- [Prompt] Seek out every line containing the word "body", and copy each.
** Begin **
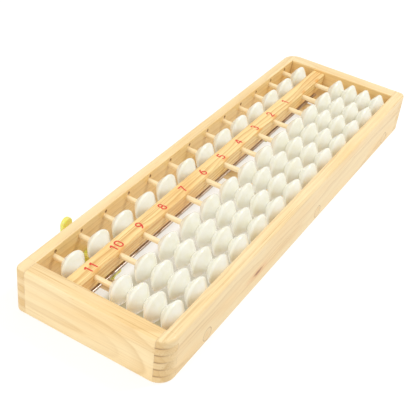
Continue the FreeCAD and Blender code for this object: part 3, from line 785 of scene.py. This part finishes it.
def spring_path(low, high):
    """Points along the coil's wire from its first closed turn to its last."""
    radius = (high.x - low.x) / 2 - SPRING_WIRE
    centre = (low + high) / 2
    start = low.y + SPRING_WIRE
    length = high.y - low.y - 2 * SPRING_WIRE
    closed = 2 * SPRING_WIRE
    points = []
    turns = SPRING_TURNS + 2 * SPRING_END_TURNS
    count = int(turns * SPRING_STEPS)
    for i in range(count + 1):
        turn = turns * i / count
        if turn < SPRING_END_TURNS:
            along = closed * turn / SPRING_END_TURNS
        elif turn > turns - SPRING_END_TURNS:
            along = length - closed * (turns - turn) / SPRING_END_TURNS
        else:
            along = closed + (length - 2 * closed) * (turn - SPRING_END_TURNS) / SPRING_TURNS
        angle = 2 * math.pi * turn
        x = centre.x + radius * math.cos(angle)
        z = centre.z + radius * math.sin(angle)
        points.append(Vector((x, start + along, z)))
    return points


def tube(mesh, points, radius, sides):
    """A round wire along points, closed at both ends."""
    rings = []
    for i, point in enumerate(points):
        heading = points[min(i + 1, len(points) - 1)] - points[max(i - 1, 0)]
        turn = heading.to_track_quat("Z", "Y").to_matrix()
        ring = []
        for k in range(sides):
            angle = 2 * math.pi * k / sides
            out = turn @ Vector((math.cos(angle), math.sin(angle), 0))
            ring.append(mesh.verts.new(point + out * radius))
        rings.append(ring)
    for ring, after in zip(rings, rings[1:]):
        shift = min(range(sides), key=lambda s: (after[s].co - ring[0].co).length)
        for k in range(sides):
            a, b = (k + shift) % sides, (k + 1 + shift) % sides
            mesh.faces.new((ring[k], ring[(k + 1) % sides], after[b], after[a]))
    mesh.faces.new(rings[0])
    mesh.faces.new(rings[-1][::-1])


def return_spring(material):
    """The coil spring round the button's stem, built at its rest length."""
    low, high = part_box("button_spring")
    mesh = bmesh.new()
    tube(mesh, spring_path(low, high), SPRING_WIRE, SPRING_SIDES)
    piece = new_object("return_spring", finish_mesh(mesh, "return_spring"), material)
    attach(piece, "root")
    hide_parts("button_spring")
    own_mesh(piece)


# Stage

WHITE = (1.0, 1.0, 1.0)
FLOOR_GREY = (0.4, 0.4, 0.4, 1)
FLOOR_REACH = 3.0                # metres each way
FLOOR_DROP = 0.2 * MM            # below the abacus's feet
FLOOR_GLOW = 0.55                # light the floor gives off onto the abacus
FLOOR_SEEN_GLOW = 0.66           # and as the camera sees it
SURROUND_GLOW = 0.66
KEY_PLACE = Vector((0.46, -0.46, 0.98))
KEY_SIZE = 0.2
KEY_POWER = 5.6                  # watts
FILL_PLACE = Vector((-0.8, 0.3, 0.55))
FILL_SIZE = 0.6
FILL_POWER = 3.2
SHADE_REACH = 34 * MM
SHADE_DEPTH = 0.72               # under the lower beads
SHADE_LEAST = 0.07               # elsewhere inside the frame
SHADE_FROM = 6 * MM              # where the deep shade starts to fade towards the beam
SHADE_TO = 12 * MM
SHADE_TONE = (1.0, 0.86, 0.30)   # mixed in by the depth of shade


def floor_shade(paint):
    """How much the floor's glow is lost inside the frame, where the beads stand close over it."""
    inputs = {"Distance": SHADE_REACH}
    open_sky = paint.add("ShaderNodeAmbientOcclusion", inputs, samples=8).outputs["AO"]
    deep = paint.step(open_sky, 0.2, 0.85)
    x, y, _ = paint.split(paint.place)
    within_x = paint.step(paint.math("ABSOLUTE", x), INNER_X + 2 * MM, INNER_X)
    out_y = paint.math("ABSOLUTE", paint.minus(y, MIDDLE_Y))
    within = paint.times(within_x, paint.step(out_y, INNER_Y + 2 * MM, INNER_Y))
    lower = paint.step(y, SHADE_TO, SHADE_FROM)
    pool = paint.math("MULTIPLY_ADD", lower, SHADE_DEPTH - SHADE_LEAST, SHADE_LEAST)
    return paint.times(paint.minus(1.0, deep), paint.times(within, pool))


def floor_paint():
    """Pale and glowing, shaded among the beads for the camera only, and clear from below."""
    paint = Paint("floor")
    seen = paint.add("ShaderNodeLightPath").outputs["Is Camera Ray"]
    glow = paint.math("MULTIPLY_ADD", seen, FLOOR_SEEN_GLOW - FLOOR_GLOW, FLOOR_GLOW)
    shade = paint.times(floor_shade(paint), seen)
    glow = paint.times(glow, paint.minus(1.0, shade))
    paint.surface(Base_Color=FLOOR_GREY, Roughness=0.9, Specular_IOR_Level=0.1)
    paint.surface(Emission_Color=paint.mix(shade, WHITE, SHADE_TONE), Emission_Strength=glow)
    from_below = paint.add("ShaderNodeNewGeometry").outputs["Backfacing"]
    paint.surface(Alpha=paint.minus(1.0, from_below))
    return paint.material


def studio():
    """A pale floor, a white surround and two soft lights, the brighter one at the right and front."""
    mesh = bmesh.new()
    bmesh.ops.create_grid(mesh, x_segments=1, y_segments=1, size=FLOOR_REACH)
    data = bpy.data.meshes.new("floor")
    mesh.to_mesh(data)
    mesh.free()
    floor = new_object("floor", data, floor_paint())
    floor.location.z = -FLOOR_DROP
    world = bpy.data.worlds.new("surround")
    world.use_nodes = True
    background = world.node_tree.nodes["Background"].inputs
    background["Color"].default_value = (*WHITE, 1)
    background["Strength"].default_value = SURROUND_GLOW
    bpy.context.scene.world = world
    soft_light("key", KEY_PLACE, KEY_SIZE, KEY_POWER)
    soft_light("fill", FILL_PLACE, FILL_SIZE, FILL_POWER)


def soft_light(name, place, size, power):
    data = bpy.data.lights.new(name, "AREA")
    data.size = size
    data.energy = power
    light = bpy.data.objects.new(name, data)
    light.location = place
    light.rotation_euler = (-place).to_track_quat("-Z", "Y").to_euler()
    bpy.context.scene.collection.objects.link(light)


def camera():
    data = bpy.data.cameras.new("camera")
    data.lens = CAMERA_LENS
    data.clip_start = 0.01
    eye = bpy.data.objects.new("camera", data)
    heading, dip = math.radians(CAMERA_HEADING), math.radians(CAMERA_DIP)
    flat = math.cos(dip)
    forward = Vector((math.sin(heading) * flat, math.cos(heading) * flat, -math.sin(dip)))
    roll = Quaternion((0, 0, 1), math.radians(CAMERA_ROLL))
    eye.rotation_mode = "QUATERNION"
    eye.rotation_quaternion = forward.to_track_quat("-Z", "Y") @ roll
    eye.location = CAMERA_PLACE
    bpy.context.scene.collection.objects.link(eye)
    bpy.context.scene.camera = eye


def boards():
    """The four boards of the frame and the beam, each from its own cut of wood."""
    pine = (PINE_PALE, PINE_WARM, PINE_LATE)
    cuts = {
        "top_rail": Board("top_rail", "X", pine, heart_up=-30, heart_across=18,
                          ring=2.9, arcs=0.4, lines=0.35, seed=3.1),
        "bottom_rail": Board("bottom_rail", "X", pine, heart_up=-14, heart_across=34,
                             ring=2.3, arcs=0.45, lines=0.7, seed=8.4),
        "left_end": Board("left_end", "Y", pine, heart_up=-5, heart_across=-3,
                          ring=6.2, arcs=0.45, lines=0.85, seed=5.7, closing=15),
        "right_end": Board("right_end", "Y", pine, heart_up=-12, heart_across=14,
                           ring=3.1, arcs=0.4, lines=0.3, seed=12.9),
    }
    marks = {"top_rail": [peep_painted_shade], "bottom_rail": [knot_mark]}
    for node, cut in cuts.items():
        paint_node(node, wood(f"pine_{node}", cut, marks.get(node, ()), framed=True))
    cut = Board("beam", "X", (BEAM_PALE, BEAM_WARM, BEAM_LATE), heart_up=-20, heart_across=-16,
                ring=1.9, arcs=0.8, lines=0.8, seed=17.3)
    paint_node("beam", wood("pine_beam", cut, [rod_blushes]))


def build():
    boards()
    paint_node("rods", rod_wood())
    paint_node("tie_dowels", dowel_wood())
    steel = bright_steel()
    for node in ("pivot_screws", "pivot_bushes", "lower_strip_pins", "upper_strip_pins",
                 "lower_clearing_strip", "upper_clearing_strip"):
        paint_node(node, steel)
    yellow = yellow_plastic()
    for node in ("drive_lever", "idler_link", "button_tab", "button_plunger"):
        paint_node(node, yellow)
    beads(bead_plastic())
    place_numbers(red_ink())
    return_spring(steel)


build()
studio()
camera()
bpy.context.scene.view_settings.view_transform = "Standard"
** End **
** Begin **
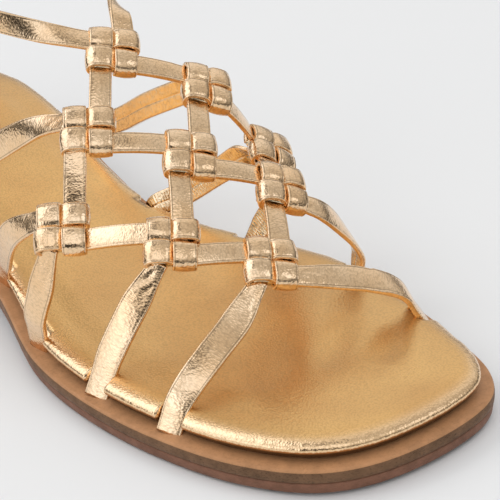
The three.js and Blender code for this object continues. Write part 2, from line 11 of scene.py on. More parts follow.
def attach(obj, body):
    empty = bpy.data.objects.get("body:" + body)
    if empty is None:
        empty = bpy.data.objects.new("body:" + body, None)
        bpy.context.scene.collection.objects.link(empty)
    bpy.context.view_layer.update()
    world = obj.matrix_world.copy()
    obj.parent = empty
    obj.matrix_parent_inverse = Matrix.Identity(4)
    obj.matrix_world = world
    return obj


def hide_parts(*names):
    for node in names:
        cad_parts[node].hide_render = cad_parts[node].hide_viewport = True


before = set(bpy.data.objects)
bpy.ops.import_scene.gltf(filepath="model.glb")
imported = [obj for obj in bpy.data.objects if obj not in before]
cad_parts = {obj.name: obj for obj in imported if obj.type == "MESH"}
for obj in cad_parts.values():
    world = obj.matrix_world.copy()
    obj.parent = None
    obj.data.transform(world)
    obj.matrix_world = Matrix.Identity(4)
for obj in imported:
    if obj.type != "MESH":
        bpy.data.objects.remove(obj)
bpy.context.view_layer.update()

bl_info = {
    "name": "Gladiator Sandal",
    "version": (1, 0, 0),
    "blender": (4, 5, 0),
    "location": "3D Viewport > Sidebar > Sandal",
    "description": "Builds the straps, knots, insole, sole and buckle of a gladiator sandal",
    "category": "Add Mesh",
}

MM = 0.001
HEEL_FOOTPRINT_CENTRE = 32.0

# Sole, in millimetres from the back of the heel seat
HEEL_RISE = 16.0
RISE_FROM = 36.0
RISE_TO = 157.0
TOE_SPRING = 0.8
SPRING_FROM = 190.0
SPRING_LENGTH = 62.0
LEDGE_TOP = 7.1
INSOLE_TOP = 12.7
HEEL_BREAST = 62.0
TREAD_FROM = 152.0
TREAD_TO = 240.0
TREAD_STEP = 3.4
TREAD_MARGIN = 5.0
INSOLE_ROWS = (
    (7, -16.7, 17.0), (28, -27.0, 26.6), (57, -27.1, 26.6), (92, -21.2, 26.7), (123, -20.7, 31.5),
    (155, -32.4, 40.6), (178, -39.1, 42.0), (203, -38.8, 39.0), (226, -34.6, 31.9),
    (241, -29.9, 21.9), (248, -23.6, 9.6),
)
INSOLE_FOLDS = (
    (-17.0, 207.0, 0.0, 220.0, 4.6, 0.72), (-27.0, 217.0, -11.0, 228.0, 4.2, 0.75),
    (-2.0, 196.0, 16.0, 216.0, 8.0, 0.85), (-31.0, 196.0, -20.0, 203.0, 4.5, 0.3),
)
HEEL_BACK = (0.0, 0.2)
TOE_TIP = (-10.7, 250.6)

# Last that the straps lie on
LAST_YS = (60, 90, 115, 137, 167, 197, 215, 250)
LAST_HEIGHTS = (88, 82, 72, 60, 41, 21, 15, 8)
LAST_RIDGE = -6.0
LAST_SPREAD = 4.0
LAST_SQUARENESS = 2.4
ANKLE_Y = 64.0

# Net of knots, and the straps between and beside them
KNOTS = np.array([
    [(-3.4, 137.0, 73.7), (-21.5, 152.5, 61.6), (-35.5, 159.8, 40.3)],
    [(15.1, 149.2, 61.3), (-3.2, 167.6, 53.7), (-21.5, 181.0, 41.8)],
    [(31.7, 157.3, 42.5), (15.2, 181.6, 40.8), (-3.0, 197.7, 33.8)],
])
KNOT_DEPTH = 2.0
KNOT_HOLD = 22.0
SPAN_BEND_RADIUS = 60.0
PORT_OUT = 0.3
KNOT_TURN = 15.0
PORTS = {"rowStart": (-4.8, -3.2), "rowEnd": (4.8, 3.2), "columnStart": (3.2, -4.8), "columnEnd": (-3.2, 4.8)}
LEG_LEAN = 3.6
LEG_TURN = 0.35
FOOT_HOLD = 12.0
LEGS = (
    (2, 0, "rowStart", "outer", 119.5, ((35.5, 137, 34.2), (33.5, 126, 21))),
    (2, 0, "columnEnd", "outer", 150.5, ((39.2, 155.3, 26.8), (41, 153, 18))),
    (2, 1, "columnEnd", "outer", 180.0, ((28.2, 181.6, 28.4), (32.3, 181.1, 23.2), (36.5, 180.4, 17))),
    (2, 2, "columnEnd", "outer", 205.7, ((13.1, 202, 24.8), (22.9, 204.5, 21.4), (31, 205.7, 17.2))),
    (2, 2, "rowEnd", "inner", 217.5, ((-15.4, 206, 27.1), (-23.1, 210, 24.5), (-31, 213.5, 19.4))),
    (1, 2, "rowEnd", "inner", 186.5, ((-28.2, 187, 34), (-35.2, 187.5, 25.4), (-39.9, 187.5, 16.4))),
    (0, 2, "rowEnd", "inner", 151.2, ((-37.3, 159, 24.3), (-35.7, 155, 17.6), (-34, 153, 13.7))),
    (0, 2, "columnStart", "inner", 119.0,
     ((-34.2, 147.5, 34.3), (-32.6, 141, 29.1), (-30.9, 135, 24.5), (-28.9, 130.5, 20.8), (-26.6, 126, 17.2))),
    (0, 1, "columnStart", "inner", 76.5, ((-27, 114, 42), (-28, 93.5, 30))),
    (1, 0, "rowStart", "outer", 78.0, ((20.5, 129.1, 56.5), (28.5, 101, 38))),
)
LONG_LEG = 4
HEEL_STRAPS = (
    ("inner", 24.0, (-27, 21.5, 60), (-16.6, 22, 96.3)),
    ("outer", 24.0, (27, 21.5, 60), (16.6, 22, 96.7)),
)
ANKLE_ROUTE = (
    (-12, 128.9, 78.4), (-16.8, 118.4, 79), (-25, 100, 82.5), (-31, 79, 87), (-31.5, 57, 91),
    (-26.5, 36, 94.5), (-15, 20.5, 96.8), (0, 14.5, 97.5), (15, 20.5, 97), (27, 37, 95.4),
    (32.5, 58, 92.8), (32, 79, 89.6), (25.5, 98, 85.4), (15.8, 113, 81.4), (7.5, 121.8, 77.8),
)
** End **
- [Response]
def attach(obj, body):
    empty = bpy.data.objects.get("body:" + body)
        empty = bpy.data.objects.new("body:" + body, None)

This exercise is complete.